== DATA SECTION

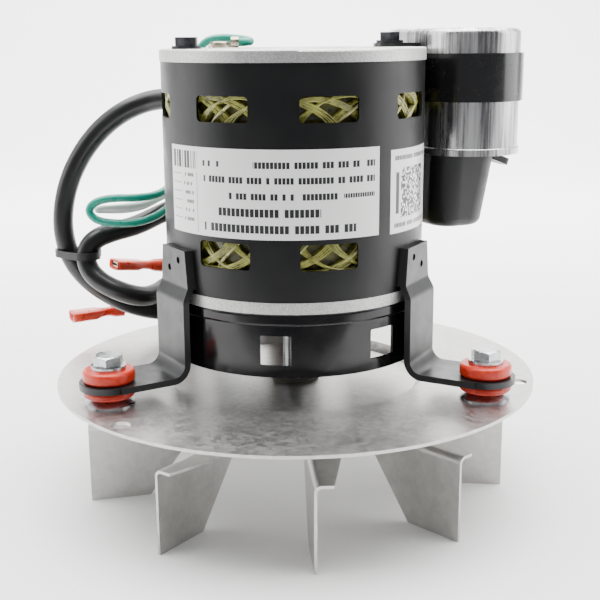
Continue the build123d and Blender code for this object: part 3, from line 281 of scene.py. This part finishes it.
def moulded_plastic(name, base, gloss, grain_mm=0.8, grain_depth=0.01, coat=0.0):
    """Moulded or extruded plastic or rubber: one colour, slightly cloudy gloss, fine skin."""
    material, tree, shader = finish_of(name, Base_Color=linear(base), IOR=1.5,
                                       Coat_Weight=coat, Coat_Roughness=0.15)
    cloud = noise(tree, here(tree), 4.0, 3.0)
    tree.links.new(spread_to(tree, cloud, gloss - 0.05, gloss + 0.07), shader.inputs["Roughness"])
    relief(tree, shader, noise(tree, here(tree), grain_mm), grain_depth, 0.4)
    return material


def magnet_wire(name, hollow, crest):
    """Enamelled copper magnet wire dipped in varnish: yellow-green and wet-looking, darker
    where the varnish has pooled."""
    material, tree, shader = finish_of(name, IOR=1.55, Coat_Weight=0.6, Coat_Roughness=0.08)
    cloud = noise(tree, here(tree), 3.0, 4.0, 0.6)
    tree.links.new(two_tones(tree, spread_to(tree, cloud, 0, 1), hollow, crest),
                   shader.inputs["Base Color"])
    tree.links.new(spread_to(tree, cloud, 0.22, 0.36), shader.inputs["Roughness"])
    return material


def vinyl_terminal():
    """Translucent vinyl insulation over a crimped terminal: warm red with a waxy gloss."""
    material, tree, shader = finish_of(
        "vinyl_terminal", IOR=1.52, Subsurface_Weight=0.4, Subsurface_Scale=0.002,
        Subsurface_Radius=(1.0, 0.3, 0.15), Coat_Weight=0.3, Coat_Roughness=0.1)
    cloud = noise(tree, here(tree), 3.0, 2.0)
    tree.links.new(two_tones(tree, spread_to(tree, cloud, 0, 1), "#d93a22", "#f0573a"),
                   shader.inputs["Base Color"])
    tree.links.new(spread_to(tree, cloud, 0.25, 0.36), shader.inputs["Roughness"])
    return material


def studio_paper():
    """Seamless studio paper: near white, matt, with a faint tooth."""
    material, tree, shader = finish_of("studio_paper", Base_Color=linear("#f4f4f3"), Roughness=0.85)
    relief(tree, shader, noise(tree, here(tree), 3.0), 0.02, 0.2)
    return material


# ---------------------------------------------------------------- printed labels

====

WHAT TO PRODUCE:
Output all of the material exactly as written.

OUTPUT:
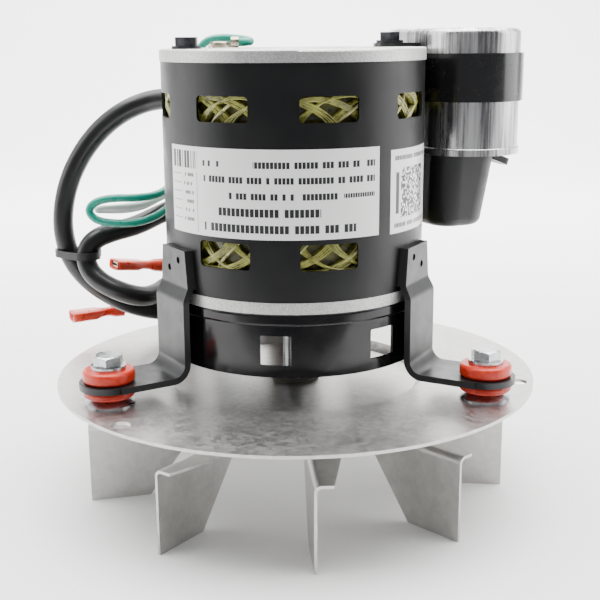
Continue the build123d and Blender code for this object: part 3, from line 281 of scene.py. This part finishes it.
def moulded_plastic(name, base, gloss, grain_mm=0.8, grain_depth=0.01, coat=0.0):
    """Moulded or extruded plastic or rubber: one colour, slightly cloudy gloss, fine skin."""
    material, tree, shader = finish_of(name, Base_Color=linear(base), IOR=1.5,
                                       Coat_Weight=coat, Coat_Roughness=0.15)
    cloud = noise(tree, here(tree), 4.0, 3.0)
    tree.links.new(spread_to(tree, cloud, gloss - 0.05, gloss + 0.07), shader.inputs["Roughness"])
    relief(tree, shader, noise(tree, here(tree), grain_mm), grain_depth, 0.4)
    return material


def magnet_wire(name, hollow, crest):
    """Enamelled copper magnet wire dipped in varnish: yellow-green and wet-looking, darker
    where the varnish has pooled."""
    material, tree, shader = finish_of(name, IOR=1.55, Coat_Weight=0.6, Coat_Roughness=0.08)
    cloud = noise(tree, here(tree), 3.0, 4.0, 0.6)
    tree.links.new(two_tones(tree, spread_to(tree, cloud, 0, 1), hollow, crest),
                   shader.inputs["Base Color"])
    tree.links.new(spread_to(tree, cloud, 0.22, 0.36), shader.inputs["Roughness"])
    return material


def vinyl_terminal():
    """Translucent vinyl insulation over a crimped terminal: warm red with a waxy gloss."""
    material, tree, shader = finish_of(
        "vinyl_terminal", IOR=1.52, Subsurface_Weight=0.4, Subsurface_Scale=0.002,
        Subsurface_Radius=(1.0, 0.3, 0.15), Coat_Weight=0.3, Coat_Roughness=0.1)
    cloud = noise(tree, here(tree), 3.0, 2.0)
    tree.links.new(two_tones(tree, spread_to(tree, cloud, 0, 1), "#d93a22", "#f0573a"),
                   shader.inputs["Base Color"])
    tree.links.new(spread_to(tree, cloud, 0.25, 0.36), shader.inputs["Roughness"])
    return material


def studio_paper():
    """Seamless studio paper: near white, matt, with a faint tooth."""
    material, tree, shader = finish_of("studio_paper", Base_Color=linear("#f4f4f3"), Roughness=0.85)
    relief(tree, shader, noise(tree, here(tree), 3.0), 0.02, 0.2)
    return material


# ---------------------------------------------------------------- printed labels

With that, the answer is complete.